(Scripts that build objects)

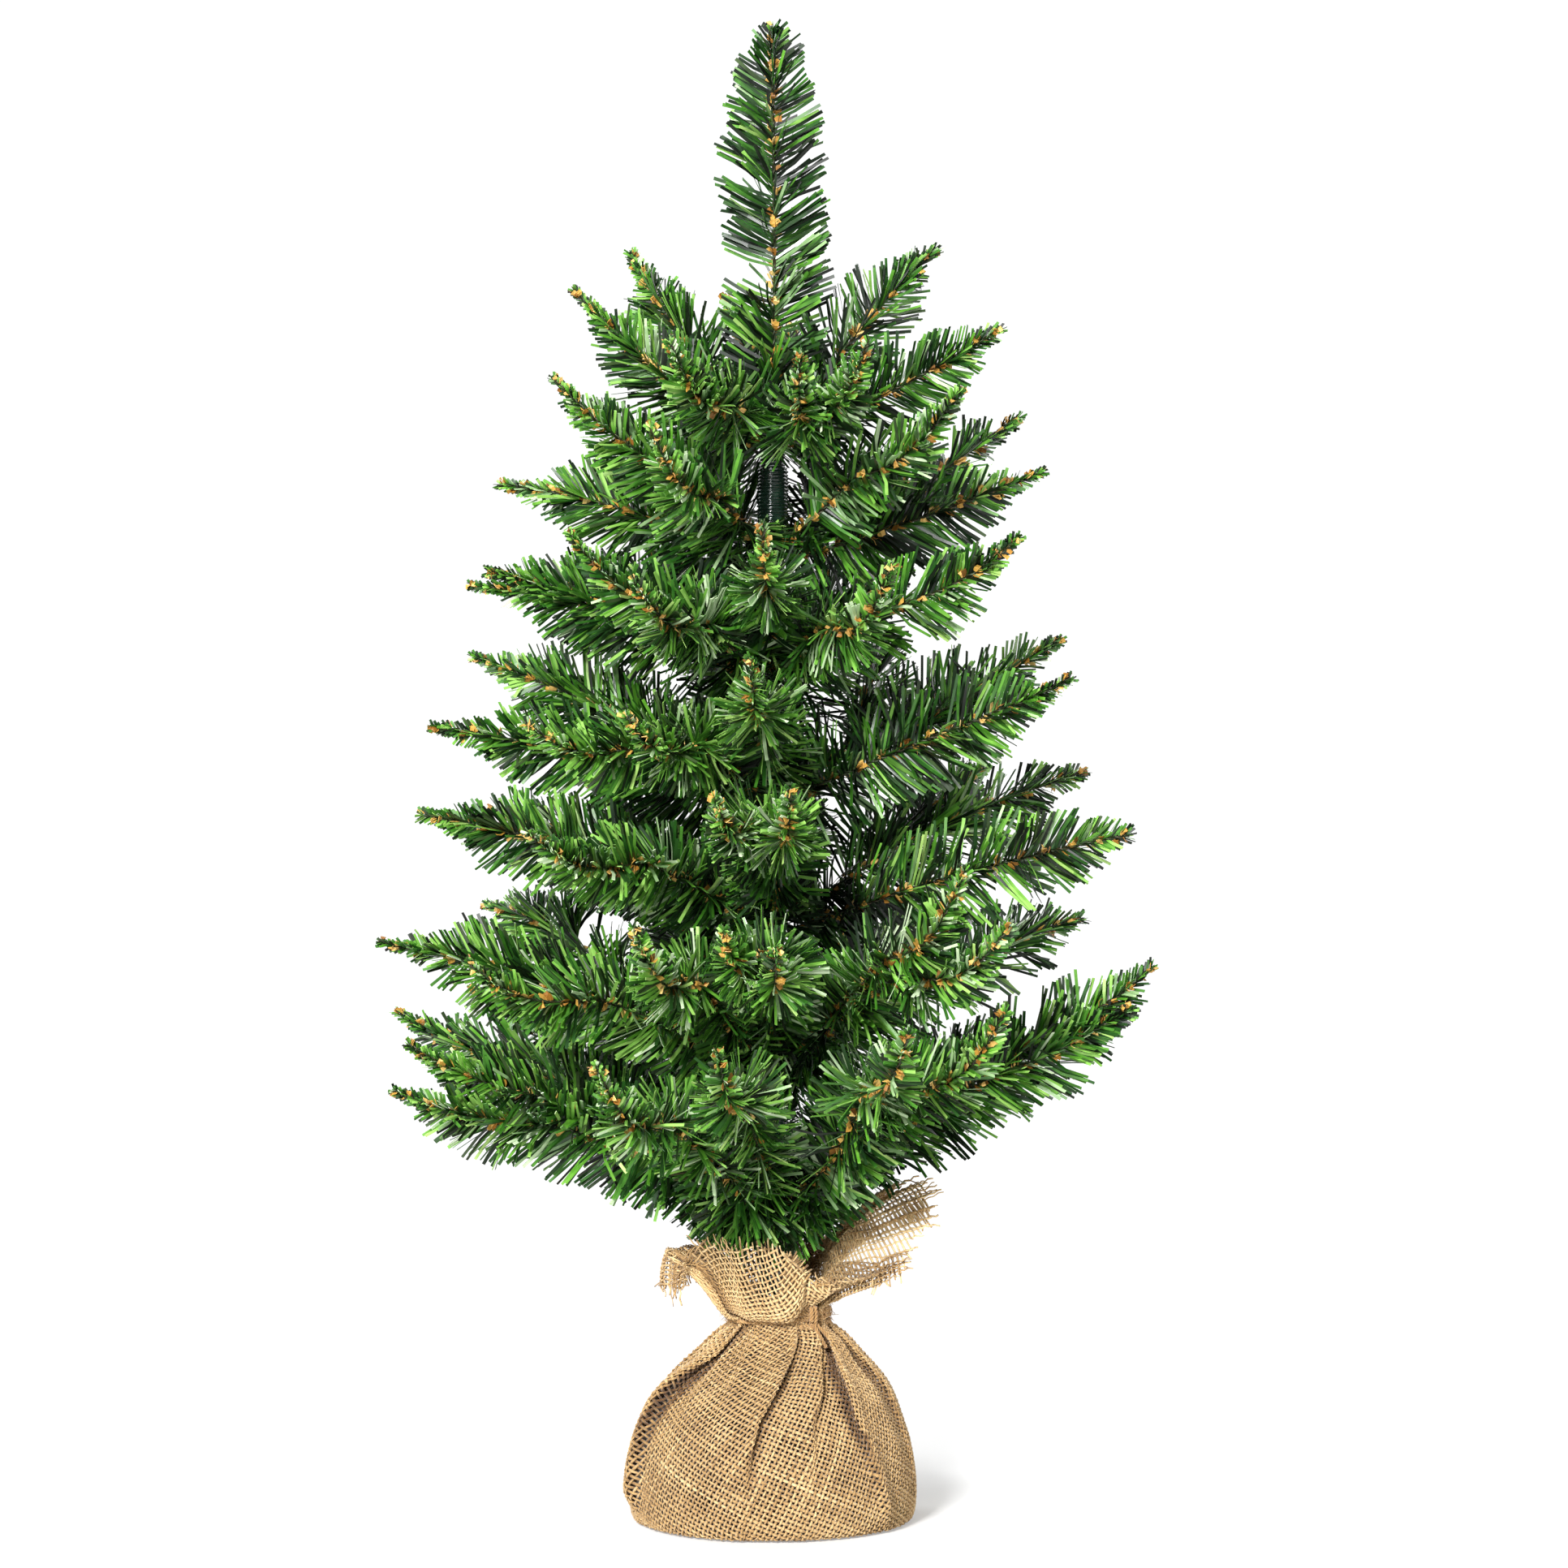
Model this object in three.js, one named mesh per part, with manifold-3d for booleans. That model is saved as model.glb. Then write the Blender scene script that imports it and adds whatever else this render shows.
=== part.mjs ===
// Artificial tabletop fir with a weighted base wrapped in burlap.
// Units: millimetres, +Z up, origin at the centre of the underside, front towards -Y.
import * as THREE from 'three';
import { mergeVertices } from 'three/addons/utils/BufferGeometryUtils.js';
import Module from 'manifold-3d';

const wasm = await Module();
wasm.setup();

const { clamp, degToRad, lerp, smoothstep } = THREE.MathUtils;

// ---------------------------------------------------------------- driving dimensions
const TREE_HEIGHT = 599.3;   // underside of the base to the tip of the leader
const NECK_RADIUS = 18.2;    // burlap under the cord
const NECK_LOW = 76.5;       // height of the tied neck
const NECK_HIGH = 86.0;
const POT_RADIUS = 51.4;     // thin plastic cup round the weight
const POT_WALL = 1.2;
const POLE_RADIUS = 3.5;     // steel trunk rod
const STEM_RADIUS = 1.0;     // bare twisted wires at a branch's root
const CORE_RADIUS = 4.3;     // packed film core of a branch, at its fullest

const FOLIAGE = { color: 0x2f6b2c, roughness: 0.55, metalness: 0.0 };
const MATERIALS = {
  burlap: { color: 0xc8a56e, roughness: 0.95, metalness: 0.0 },
  jute: { color: 0xb98f55, roughness: 0.95, metalness: 0.0 },
  plastic: { color: 0x1d1c1a, roughness: 0.5, metalness: 0.0 },
  cement: { color: 0x9c9a94, roughness: 0.9, metalness: 0.0 },
  steel: { color: 0x8c8f93, roughness: 0.35, metalness: 1.0 },
  wrap: { color: 0x14241c, roughness: 0.35, metalness: 0.0 },
};

// Tiers from the top down. low and high bound the heights where the branches leave the trunk.
// Branch: root height, root azimuth (degrees from +X towards +Y), main tip, any side tips.
// Main tip: x, y, z, arch as a share of its length.
// Side tip: the same, then the curve parameter where it leaves the main stem.
const TIERS = [
  { low: 420.9, high: 441.0, branches: [
    [428.7, 346.2, [90.9, -22.3, 474.1, 0.0]],
    [432.5, 22.5, [67.0, 26.1, 512.5, 0.038]],
    [425.5, 285.2, [36.4, -96.6, 461.3, 0.026], [10.4, -90.4, 458.2, 0.007, 0.29]],
    [430.0, 248.5, [-38.8, -90.2, 462.0, 0.024]],
    [426.7, 180.0, [-80.4, 0.0, 492.8, -0.02]],
    [431.7, 145.7, [-59.1, 40.3, 512.7, -0.02]],
    [428.7, 92.2, [8.5, 80.5, 487.5, 0.02], [-20.4, 59.3, 496.0, 0.0, 0.27]],
  ] },
  { low: 377.3, high: 396.8, branches: [
    [383.1, 4.4, [108.9, -7.0, 419.1, -0.011], [101.2, 28.3, 443.9, 0.018, 0.27]],
    [388.2, 51.8, [80.9, 79.0, 429.0, 0.024], [22.2, 89.1, 430.3, 0.03, 0.33]],
    [387.5, 314.4, [72.6, -74.2, 445.7, 0.02]],
    [384.9, 243.7, [-46.2, -98.6, 428.9, 0.028]],
    [386.2, 206.4, [-85.9, -47.0, 452.4, 0.021]],
    [381.9, 173.1, [-111.7, 14.7, 415.1, 0.049]],
    [385.5, 124.2, [-42.1, 86.3, 443.2, 0.03], [-71.0, 57.5, 426.2, 0.03, 0.27]],
  ] },
  { low: 328.2, high: 348.8, branches: [
    [336.2, 328.5, [96.2, -59.2, 390.0, 0.022]],
    [340.2, 292.9, [45.4, -105.7, 377.4, -0.007]],
    [337.0, 266.8, [-3.3, -117.7, 391.0, 0.062]],
    [337.9, 231.3, [-51.8, -114.3, 370.9, 0.02], [-77.5, -86.6, 389.9, 0.023, 0.3]],
    [332.8, 181.1, [-121.8, 1.1, 373.5, 0.074], [-115.2, -0.3, 378.9, 0.044, 0.32]],
    [337.6, 131.7, [-53.3, 90.4, 394.7, 0.039], [-86.9, 50.5, 384.1, 0.049, 0.32]],
    [340.2, 64.8, [57.4, 88.1, 387.1, 0.033], [22.2, 91.3, 389.3, 0.059, 0.36]],
  ] },
  { low: 278.7, high: 300.3, branches: [
    [288.8, 346.5, [116.8, -51.4, 335.3, -0.002], [116.9, 15.6, 352.5, 0.021, 0.3]],
    [291.7, 259.2, [-7.8, -127.3, 341.4, 0.05]],
    [284.1, 239.1, [-54.8, -113.8, 320.1, 0.067], [-93.7, -97.7, 317.3, 0.046, 0.3]],
    [283.3, 181.7, [-137.3, -0.5, 317.1, 0.03]],
    [286.6, 157.7, [-123.8, 36.2, 346.5, 0.035], [-95.3, 64.5, 335.4, 0.02, 0.34]],
    [286.6, 99.9, [-33.2, 108.8, 361.7, 0.052], [6.5, 113.1, 342.7, 0.057, 0.24]],
    [285.6, 52.8, [99.3, 68.2, 336.8, 0.078], [47.7, 98.1, 353.3, 0.068, 0.35]],
  ] },
  { low: 228.3, high: 248.2, branches: [
    [235.0, 352.8, [140.1, -40.6, 274.3, 0.021]],
    [239.3, 29.6, [129.0, 37.8, 299.3, 0.043], [90.1, 91.9, 301.2, 0.02, 0.28]],
    [233.7, 268.3, [7.2, -134.8, 292.8, 0.079], [-21.2, -133.1, 289.8, 0.093, 0.23]],
    [234.6, 229.1, [-91.8, -103.1, 276.0, 0.053]],
    [239.6, 185.3, [-139.3, -25.6, 282.1, 0.034]],
    [232.9, 144.8, [-118.7, 66.9, 283.9, 0.032], [-78.3, 94.1, 294.6, 0.053, 0.32]],
    [236.1, 92.7, [-18.0, 128.2, 303.5, 0.074], [17.1, 127.7, 283.8, 0.02, 0.24]],
  ] },
  { low: 170.7, high: 192.3, branches: [
    [181.4, 27.7, [129.8, 70.6, 238.4, 0.035]],
    [176.1, 298.9, [72.3, -115.8, 262.5, 0.004], [89.0, -114.9, 241.3, 0.037, 0.21]],
    [183.7, 278.7, [1.3, -153.3, 235.3, 0.07], [-18.0, -147.9, 241.0, 0.074, 0.36]],
    [178.2, 257.7, [-51.0, -134.7, 242.0, 0.03]],
    [175.3, 226.7, [-115.2, -97.5, 226.9, 0.04]],
    [175.3, 176.8, [-158.0, 2.0, 230.1, 0.046], [-121.3, 79.0, 243.2, 0.084, 0.32]],
    [182.4, 113.4, [-55.6, 127.4, 253.5, 0.033], [-18.8, 138.8, 235.7, 0.04, 0.37]],
    [176.3, 66.8, [68.0, 129.6, 241.1, 0.044], [36.4, 127.3, 238.5, 0.048, 0.29]],
  ] },
  { low: 114.8, high: 134.7, branches: [
    [126.1, 336.6, [149.4, -39.5, 222.9, 0.002], [140.5, -42.9, 207.2, 0.017, 0.22]],
    [120.9, 301.4, [87.5, -115.7, 209.6, 0.02], [50.4, -139.8, 203.5, 0.04, 0.27]],
    [122.6, 263.1, [-19.4, -151.5, 196.8, 0.06]],
    [119.4, 249.3, [-65.0, -136.1, 190.7, 0.025]],
    [124.7, 207.4, [-141.3, -63.2, 194.2, 0.028],
      [-153.2, 19.7, 202.1, 0.04, 0.3], [-146.2, -67.6, 176.7, 0.016, 0.21]],
    [121.7, 142.0, [-116.1, 105.4, 179.8, 0.022], [-126.8, 72.5, 208.2, 0.061, 0.37]],
    [120.2, 103.3, [-21.3, 158.3, 183.0, 0.021], [-68.3, 125.1, 200.7, 0.024, 0.33]],
    [121.9, 52.8, [99.2, 122.5, 188.6, 0.039],
      [57.4, 146.0, 166.8, 0.044, 0.22], [122.2, 75.8, 191.3, 0.034, 0.16]],
  ] },
];

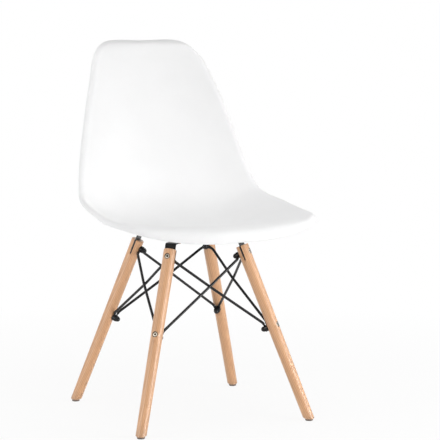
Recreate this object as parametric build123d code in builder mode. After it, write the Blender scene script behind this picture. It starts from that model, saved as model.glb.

Direction: Quote the listing above from its first line to the line with "degToRad, lerp, smoothstep", inclusive, and add nothing.

Solution for this exercise:
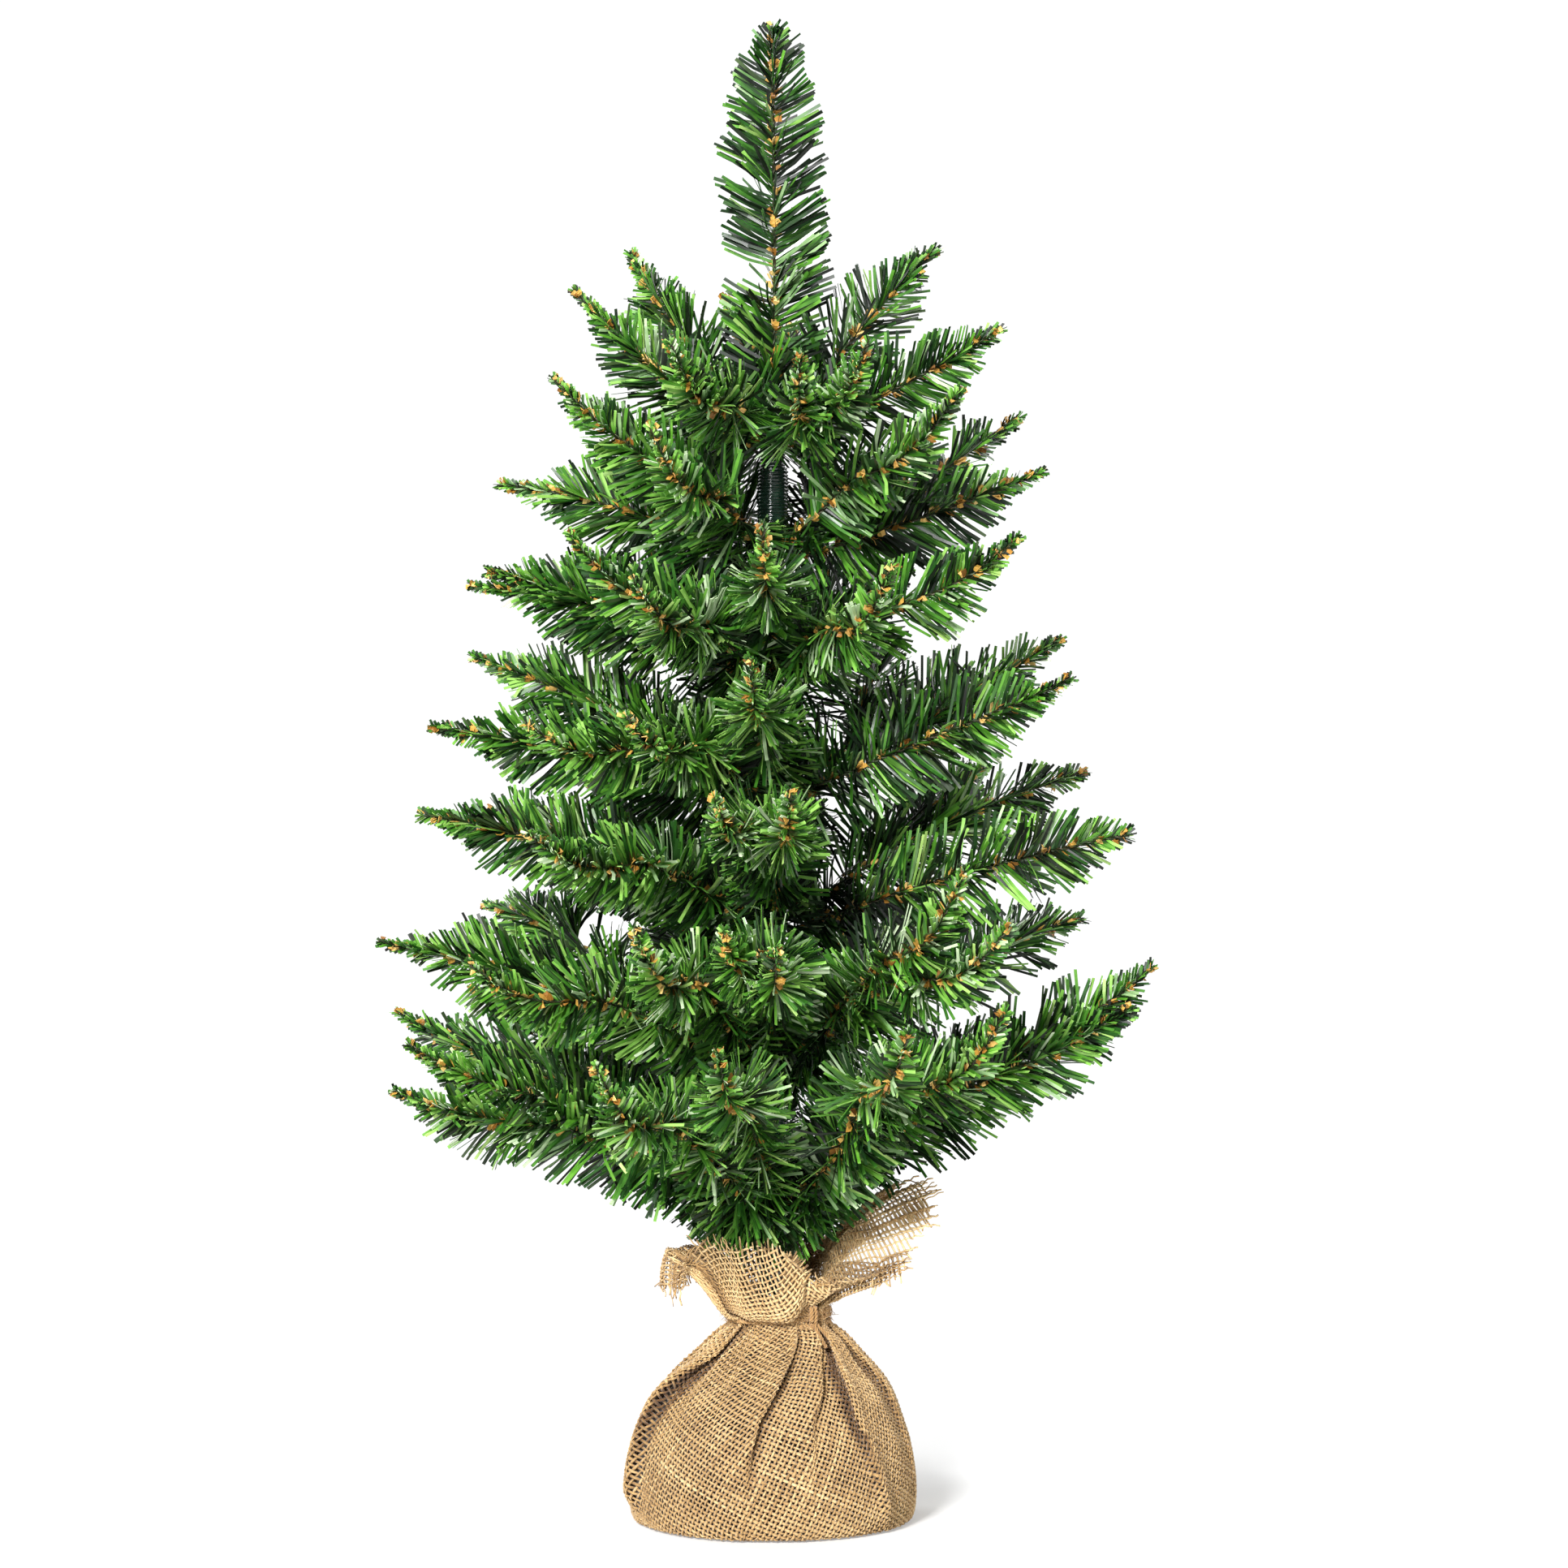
Model this object in three.js, one named mesh per part, with manifold-3d for booleans. That model is saved as model.glb. Then write the Blender scene script that imports it and adds whatever else this render shows.
=== part.mjs ===
// Artificial tabletop fir with a weighted base wrapped in burlap.
// Units: millimetres, +Z up, origin at the centre of the underside, front towards -Y.
import * as THREE from 'three';
import { mergeVertices } from 'three/addons/utils/BufferGeometryUtils.js';
import Module from 'manifold-3d';

const wasm = await Module();
wasm.setup();

const { clamp, degToRad, lerp, smoothstep } = THREE.MathUtils;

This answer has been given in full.